Truck / plow / equipment need not be junk , needs to be good running driving ope ratable condition.
Contact me with what you have to offer and info. about you and your work at [email protected] in subject put Franklin TOWN PLOWING SUBS with all your contact info. so i can reply and get back to you.

If all goes well you will be sent info. and sub contract, once filled your part of the sub team and will be contracted for the whole season.
I will contact all in the team for a meeting to determine your zone/area you will be assigned to. when called which is in most cases 2" of fall or sooner and about 1 hr before or sooner.

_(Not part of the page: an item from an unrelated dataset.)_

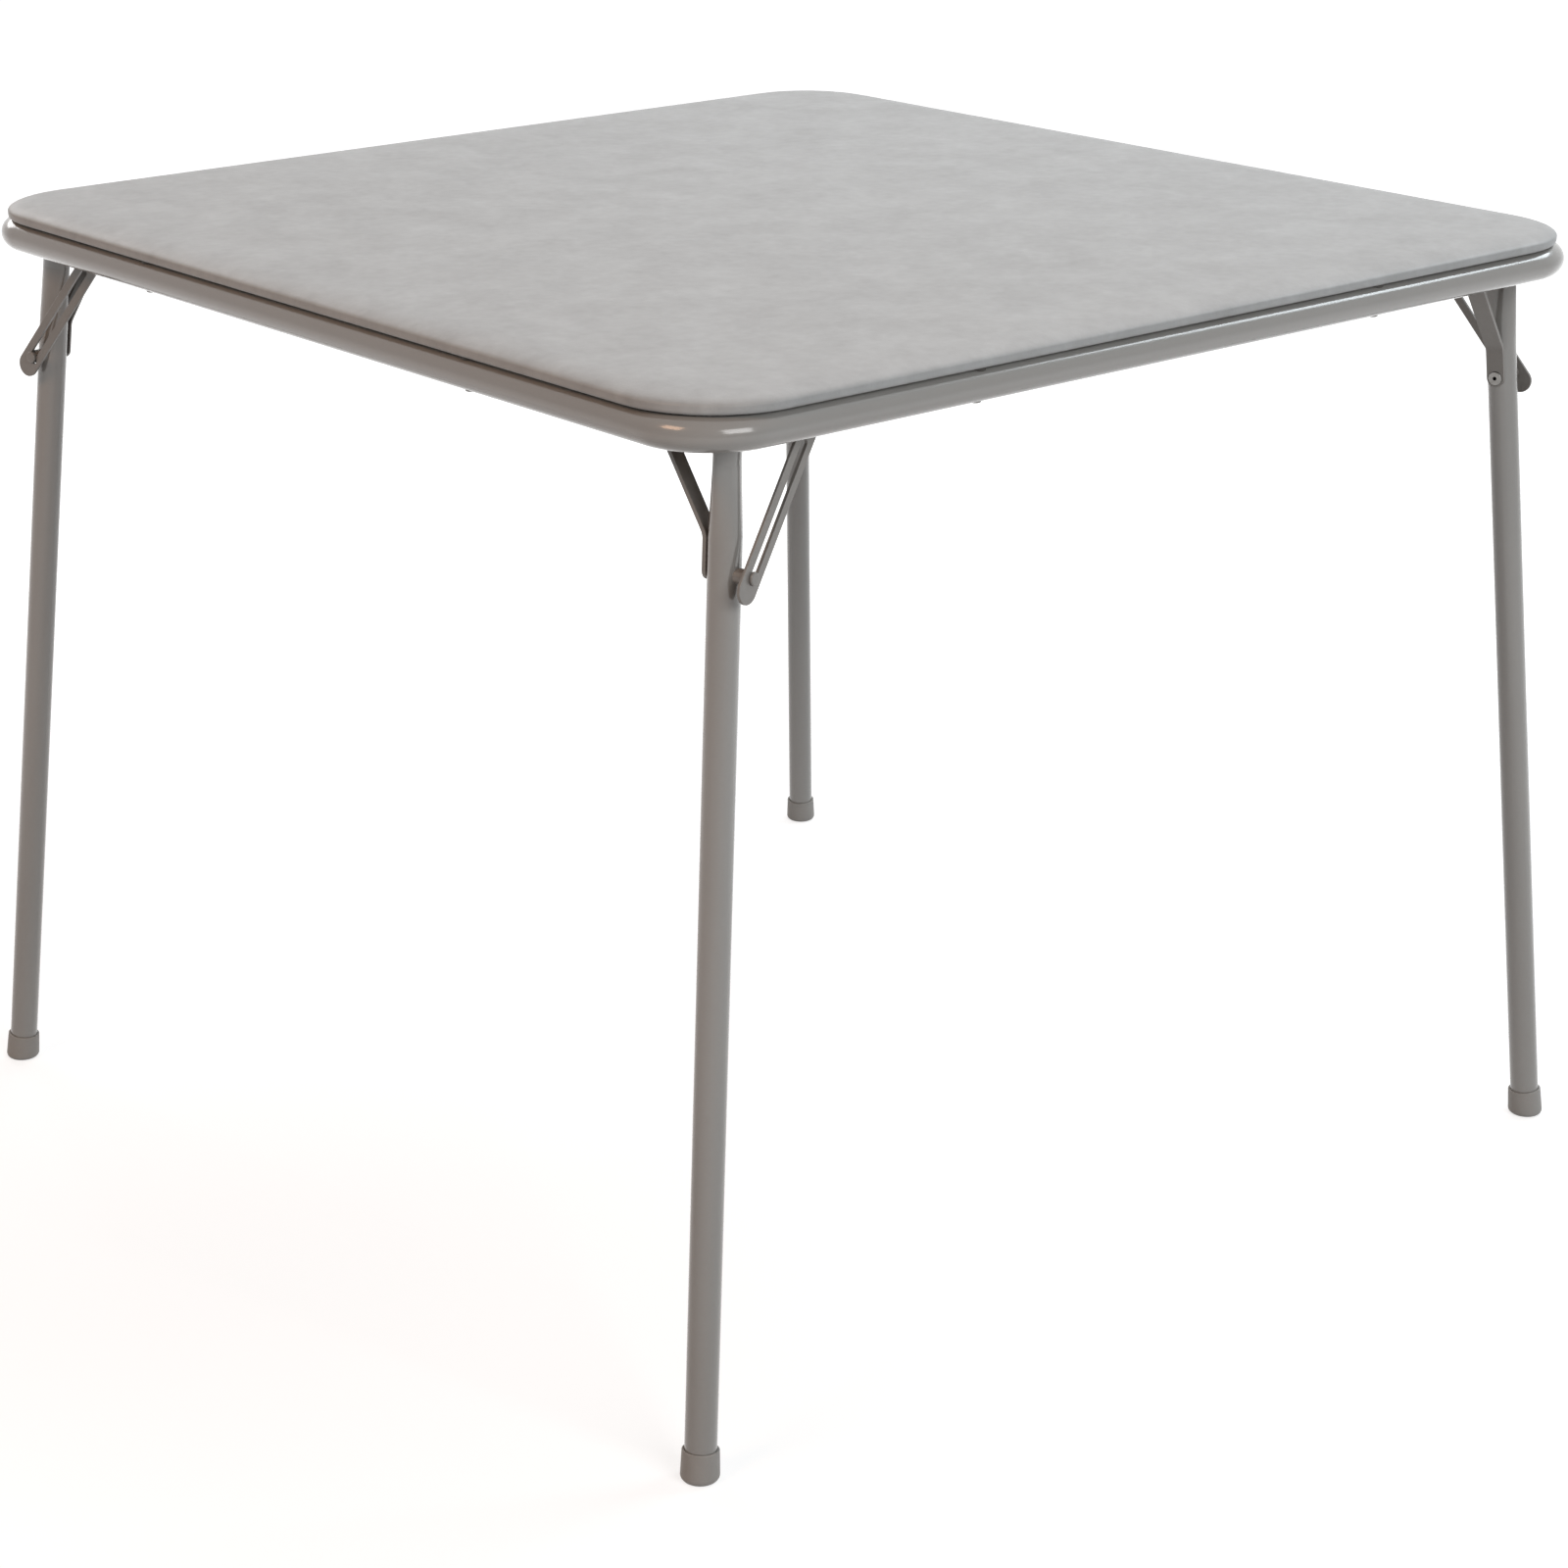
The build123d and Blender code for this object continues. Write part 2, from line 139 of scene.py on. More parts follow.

Again contact me with what you have to offer and info. about you and your work at [email protected] in subject put Franklin TOWN PLOWING SUBS with all your contact info. so i can reply and get back to you.


----------



## PLOWTRUCK (Sep 25, 2010)

Damn I should bring some trucks down to jersey. Wish I was closer.


----------



## razr777 (Jan 22, 2012)

LOL I hear ya but ya know finding drivers' is not a problem it's finding good drivers' now that's a problem.


----------



## gasjr4wd (Feb 14, 2010)

UG- wish you were closer to DE.
That 1.5 hour drive would be killer.


----------



## PLOWTRUCK (Sep 25, 2010)

Right about that. Luckily I have some good ones. Good luck


----------



## razr777 (Jan 22, 2012)

Gas i got guys that come from pa to nj just cause the rate is higher and less bs plowing and they travel about 1.5hrs lol.


----------



## gasjr4wd (Feb 14, 2010)

actually once I mapquested it it's 1 hour 50 minutes.
Four hours travel for how much work?


----------



## MajorDave (Feb 4, 2011)

Raz - Just clarifying, sir. Are you called out on the forecast? If you report and it ends up NOT snowing, are you paid? Do you have an idea of what it will take (time) to do a sector as you have it mapped out? Trying to get an idea of what it will take. Thanks man...


----------



## razr777 (Jan 22, 2012)

The zones are handed out when we get there so noway to know your route before hand. If your called out and we don't go your paid first 2hrs. we go out most cases 2" drop but sometimes sooner.


----------



## Buchananj (Dec 11, 2011)

I'm in Easton PA and Franklin isn't too far but is a bit of a hike for me. Are you still looking for subs?


----------



## razr777 (Jan 22, 2012)

If I didn't have all spots filled already in pa you would be set. I do all Easton stroudsburg wingap etc. But I could use you in nj but I don't think it will be worth the 1.5 hr trip for you to come down. But again that is up to you to decide I do have guys that cone farther to be here cause of pay rate so let me know if you decide to make the trip I call most cases hr before. So you would really have to watch the weather to get a head start.


----------



## Buchananj (Dec 11, 2011)

Problem is I have a few places in Easton to do. Although the pay rate is very tempting.


----------



## gutter21 (Feb 7, 2008)

What about salting? I have a mason dump with a 8 1/2 ft plow and a 4 yard salter?


----------



## razr777 (Jan 22, 2012)

Town does all salting no need for my guys to salt only plow my friend.


----------